这是一个解决方案(部分基于@jvj的输入),通过尝试计算raster::extract
线上提供的单元中心的正交投影,然后计算沿线的距离。
(这是一个 R 初学者脚本,可能很容易改进,但似乎有效(当然仅适用于投影距离相关的栅格))
vals <- extract(r, line, cellnumbers=TRUE)[[1]]
cellsxy <- xyFromCell(r, vals[,1]) # coordinates of intersected cells (likely not ON the line)
linexy = spsample(line, 1000, "regular") # get the line as points
linexy <- matrix(cbind(linexy$x, linexy$y), ncol=2) # easier than Spatial object for later
orthoproj <- c() # to store the orthogonal projections of cells centres on the line
for (i in 1:nrow(cellsxy)) {
xypt = cellsxy[i,]
min.index <- which.min(spDistsN1(linexy, xypt))
orthopt <- linexy[min.index, ] # orthogonal projections = smaller distance
orthoproj <- c(orthoproj, c(orthopt[1], orthopt[2]))
}
orthoproj <- matrix(orthoproj, ncol=2, byrow=T)
orthoproj <- data.frame(x=orthoproj[,1], y=orthoproj[,2])
orthoproj <- orthoproj[order(orthoproj[,1]),] # reorder with increasing distance
orthoproj <- data.frame(x=orthoproj$x, y=orthoproj$y)
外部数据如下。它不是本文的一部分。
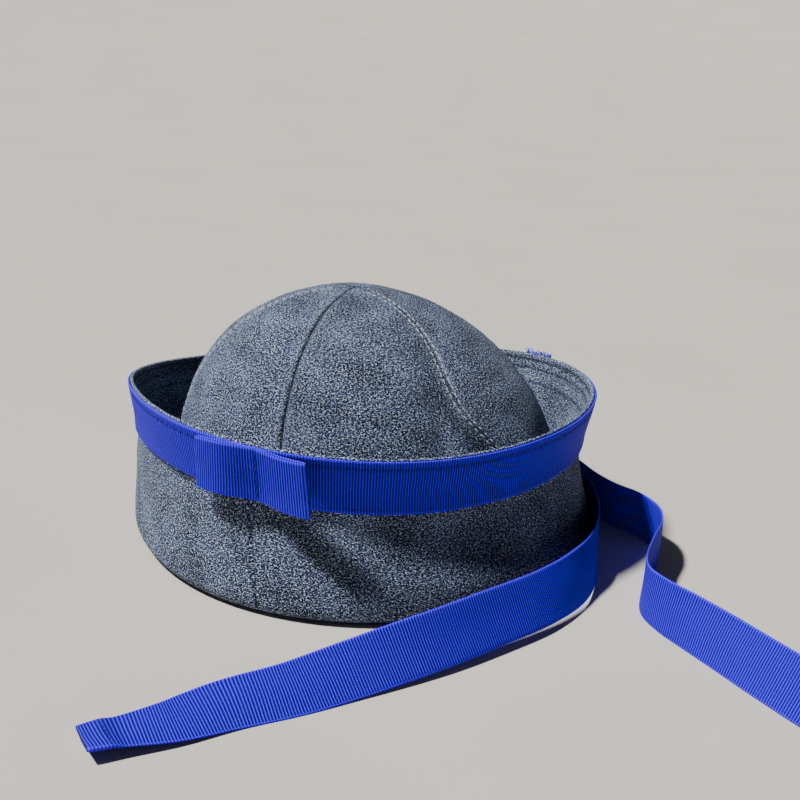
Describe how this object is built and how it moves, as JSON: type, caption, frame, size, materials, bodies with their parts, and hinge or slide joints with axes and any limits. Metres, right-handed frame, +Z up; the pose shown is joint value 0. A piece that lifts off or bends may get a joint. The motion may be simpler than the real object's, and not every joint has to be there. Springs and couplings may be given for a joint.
{
  "type": "sailor cap",
  "caption": "Soft sailor cap with a gored crown, a turned-up brim, a ribbon band with a flat bow tab and two long ribbon tails.",
  "frame": {"origin": "on the surface that the cap rests on, at the middle of its head opening", "axes": "+Z up through the crown, -Y towards the cap's front"},
  "size_m": [0.3201, 0.3569, 0.1127],
  "materials": {
    "flecked_cloth": "navy and white flecked plain weave, matte",
    "blue_ribbon": "royal blue ribbed grosgrain, soft sheen"
  },
  "bodies": {
    "root": {"crown_gore_1": "flecked_cloth", "crown_gore_2": "flecked_cloth", "crown_gore_3": "flecked_cloth", "crown_gore_4": "flecked_cloth", "crown_gore_5": "flecked_cloth", "crown_gore_6": "flecked_cloth", "brim_left": "flecked_cloth", "brim_right": "flecked_cloth", "ribbon_band": "blue_ribbon", "bow_tab": "blue_ribbon", "ribbon_tail_left": "blue_ribbon", "ribbon_tail_right": "blue_ribbon"}
  },
  "joints": []
}
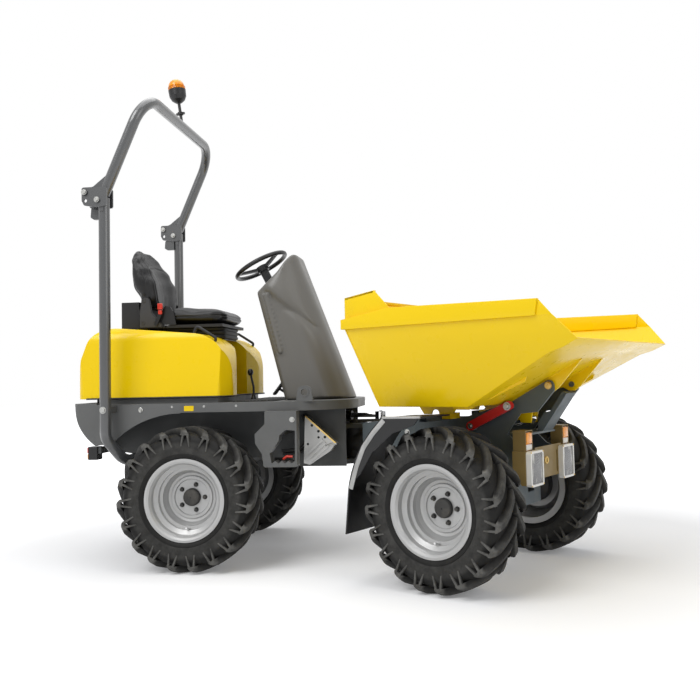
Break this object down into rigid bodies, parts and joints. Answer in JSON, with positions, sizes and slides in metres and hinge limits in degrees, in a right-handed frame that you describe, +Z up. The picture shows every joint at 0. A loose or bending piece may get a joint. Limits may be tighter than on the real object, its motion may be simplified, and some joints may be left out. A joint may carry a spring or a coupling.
{
  "type": "articulated site dumper with front tipping skip",
  "caption": "Wheeled site dumper: centre-pivot steering, open operator seat on a rear engine hood, folding roll bar and a forward-tipping skip.",
  "frame": {"origin": "bottom centre of the whole machine's bounding box as parked, on the ground", "axes": "+X forward along the rear module, +Y to the machine's left, +Z up; the front module is steered 29 degrees to the right"},
  "size_m": [3.2426, 1.9888, 2.8712],
  "materials": {
    "amber_lens": "gloss",
    "bare_aluminium": "satin",
    "black_metal": "satin",
    "black_plastic": "matt",
    "cast_metal": "rough",
    "chromed_rod": "polished",
    "dark_grey_paint": "satin",
    "grey_plastic": "matt",
    "lamp_white": "gloss",
    "mid_grey_paint": "satin",
    "olive_paint": "satin",
    "red_paint": "gloss",
    "red_plastic": "gloss",
    "seat_cover": "satin",
    "silver_paint": "satin",
    "tower_paint": "satin",
    "tyre_rubber": "matt",
    "yellow_paint": "gloss"
  },
  "bodies": {
    "rear_frame": {"rear_chassis": "dark_grey_paint", "deck": "mid_grey_paint", "deck_skirts": "mid_grey_paint", "counterweight": "mid_grey_paint", "engine": "cast_metal", "rear_axle": "black_metal", "rear_lamps": "black_plastic", "rops_posts": "dark_grey_paint", "console": "grey_plastic", "steering_column": "black_plastic", "steps": "mid_grey_paint", "valve_cover": "bare_aluminium"},
    "hood": {"hood": "yellow_paint", "seat_frame": "black_metal", "seat_cushion": "seat_cover", "seat_back": "seat_cover", "seat_buckle": "red_plastic", "grab_handles": "black_metal"},
    "roll_bar_top": {"rops_hoop": "dark_grey_paint", "beacon_base": "black_plastic", "beacon_lens": "amber_lens"},
    "steering_wheel": {"steering_wheel": "black_plastic"},
    "centre_link": {"centre_joint": "cast_metal"},
    "steering_barrel": {"steering_cylinder": "black_metal"},
    "steering_piston": {"steering_rod": "chromed_rod"},
    "front_frame": {"front_chassis": "tower_paint", "front_axle": "black_metal", "fenders": "black_plastic", "safety_strut": "red_paint", "lamp_brackets": "olive_paint", "headlights": "lamp_white", "indicators": "amber_lens"},
    "skip": {"skip": "yellow_paint", "skip_rests": "yellow_paint"},
    "tip_barrel": {"tip_cylinder": "black_metal"},
    "tip_piston": {"tip_rod": "chromed_rod"},
    "wheel_rear_left": {"rim_rear_left": "silver_paint", "tyre_rear_left": "tyre_rubber"},
    "wheel_rear_right": {"rim_rear_right": "silver_paint", "tyre_rear_right": "tyre_rubber"},
    "wheel_front_left": {"rim_front_left": "silver_paint", "tyre_front_left": "tyre_rubber"},
    "wheel_front_right": {"rim_front_right": "silver_paint", "tyre_front_right": "tyre_rubber"}
  },
  "joints": [
    {"name": "steering_pivot", "type": "hinge", "parent": "rear_frame", "child": "centre_link", "pos_m": [-0.09933, 0.33791, 0.622], "axis": [0, 0, 1], "range_deg": [-4, 62]},
    {"name": "frame_swing", "type": "hinge", "parent": "centre_link", "child": "front_frame", "pos_m": [-0.09933, 0.33791, 0.622], "axis": [0.8746, -0.4848, 0], "range_deg": [-10, 10]},
    {"name": "steering_cylinder_swing", "type": "hinge", "parent": "rear_frame", "child": "steering_barrel", "pos_m": [-0.47933, 0.4879, 0.776], "axis": [0, 0, 1], "range_deg": [-1, 13.1]},
    {"name": "steering_rod_slide", "type": "slide", "parent": "steering_barrel", "child": "steering_piston", "axis": [0.9745, -0.2243, 0], "range_m": [-0.111, 0.009]},
    {"name": "skip_tip", "type": "hinge", "parent": "front_frame", "child": "skip", "pos_m": [1.02631, -0.28604, 0.94], "axis": [0.4848, 0.8746, 0], "range_deg": [0, 80]},
    {"name": "tip_cylinder_swing", "type": "hinge", "parent": "front_frame", "child": "tip_barrel", "pos_m": [0.16306, 0.19246, 0.56], "axis": [-0.4848, -0.8746, 0], "range_deg": [-0.1, 20.3]},
    {"name": "tip_rod_slide", "type": "slide", "parent": "tip_barrel", "child": "tip_piston", "axis": [0.8458, -0.4689, 0.2544], "range_m": [-0.001, 0.072]},
    {"name": "hood_hinge", "type": "hinge", "parent": "rear_frame", "child": "hood", "pos_m": [-1.58333, 0.33791, 0.934], "axis": [0, -1, 0], "range_deg": [0, 50]},
    {"name": "roll_bar_fold", "type": "hinge", "parent": "rear_frame", "child": "roll_bar_top", "pos_m": [-1.47533, 0.33791, 2.04], "axis": [0, 1, 0], "range_deg": [-150, 0]},
    {"name": "steering_wheel_turn", "type": "hinge", "parent": "rear_frame", "child": "steering_wheel", "pos_m": [-0.65433, 0.33791, 1.687], "axis": [-0.454, 0, 0.891], "continuous": true},
    {"name": "wheel_rear_left_spin", "type": "hinge", "parent": "rear_frame", "child": "wheel_rear_left", "pos_m": [-0.91933, 0.8624, 0.37925], "axis": [0, 1, 0], "continuous": true},
    {"name": "wheel_rear_right_spin", "type": "hinge", "parent": "rear_frame", "child": "wheel_rear_right", "pos_m": [-0.91933, -0.1866, 0.37925], "axis": [0, 1, 0], "continuous": true},
    {"name": "wheel_front_left_spin", "type": "hinge", "parent": "front_frame", "child": "wheel_front_left", "pos_m": [0.94212, 0.36031, 0.37925], "axis": [0.4848, 0.8746, 0], "continuous": true},
    {"name": "wheel_front_right_spin", "type": "hinge", "parent": "front_frame", "child": "wheel_front_right", "pos_m": [0.43355, -0.55716, 0.37925], "axis": [0.4848, 0.8746, 0], "continuous": true}
  ],
  "couplings": [
    {"joint": "steering_cylinder_swing", "follows": "steering_pivot", "ratio": 0.2094},
    {"joint": "steering_rod_slide", "follows": "steering_pivot", "m_per_rad": -0.10112},
    {"joint": "tip_cylinder_swing", "follows": "skip_tip", "ratio": 0.2523},
    {"joint": "tip_rod_slide", "follows": "skip_tip", "m_per_rad": 0.05075}
  ]
}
start <- linexy[which.min(linexy[,1]),] # leftmost coordinate of the line
dists <- apply(orthoproj, 1,
function(xy, start) sqrt(sum((xy-start)^2)),
start=start) # distances between 'start' and the orthogonal projections
plot(dists, rev(vals[,2]), type='o') # !! beware: order of 'vals' and 'dists'
# depending on the order in which cellnumbers are returned
# in raster::extract and the shape of your line !!